Much of this book tells the story of the investigation into the disappearance of eighteen-year-old Ruth Cruger, who suddenly went missing from her New York home one snowy evening in February 1917 after going out to skate. Grace Humiston was keen to take a major part in the investigation as she was convinced she would do a more thorough job than the police, who tended to take the same line as the news media and act on the assumption that missing girls or women had either eloped, run away from an unhappy home or simply wandered off and would soon return of their own accord. They certainly did not share her concern that too many crimes against women were not being taken seriously, or that young girls in New York were all too frequently being kidnapped by white slavers.

It proved a very convoluted matter, the New York Police Department investigation was less than thorough. 'Mrs Holmes' cut to the chase, and in the process uncovered a trail of corruption that led all the way to Italy. Investigating a suspected murder with repercussions that crossed the Atlantic to the heart of war-torn Europe was a superhuman task in itself, and she earned the gratitude of the Cruger family but not of the local authorities or the legal establishment.
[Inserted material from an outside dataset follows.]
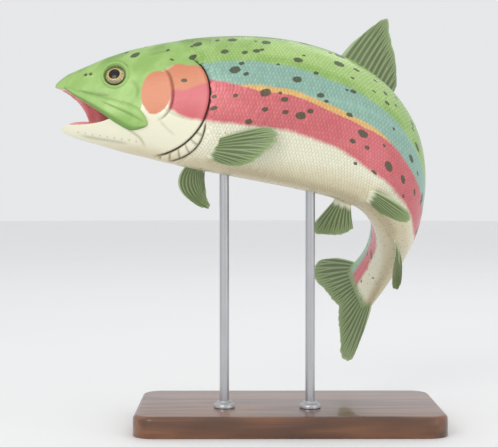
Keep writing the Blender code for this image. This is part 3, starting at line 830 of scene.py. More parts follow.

This book reads like a novel most of the time, and in fact almost turns into one. Personally I have very mixed feelings about non-fiction which seeks rather too much immediacy in terms of setting the scene like this, with its purple prose descriptions of the characters' physical surroundings, invented dialogue and a plethora of one-sentence paragraphs. For novels and faction this is fine, but in the case of a true crime story, for me it doesn't quite ring true and smacks of padding. Moreover, as in the case of a number of otherwise very good novels I have read in the last few years, I feel a little editing and pruning would have resulted in a better book at the end. This could partly be explained by the lack of a reasonable paper trail. When the author came across the story and began his research, he was both fascinated and frustrated by finding that not only was there strangely little written about her, but also he could trace no archives containing correspondence or diaries. The sources were very slender, and because of that he has done an effective job in filling out the picture, if perhaps a little over-adequately.

Another issue I had with this book is that interwoven with the central story are other criminal cases and investigations with which Grace Humiston was involved during her career. The chronology does tend to shift forwards and backwards, over a period of fifteen years or so. How relevant, for instance, is the description in the foreword of Arthur Conan Doyle's visit to New York City in 1914? - and despite its positive qualities the result is a somewhat disjointed, sometimes hard to follow read.

If you enjoy this, you might also like to read two other American true crime stories. A case from the 1930s is featured in Quiet Dell by Jayne Anne Phillips, and one from thirty years after that in A Death in Belmont by Sebastian Junger.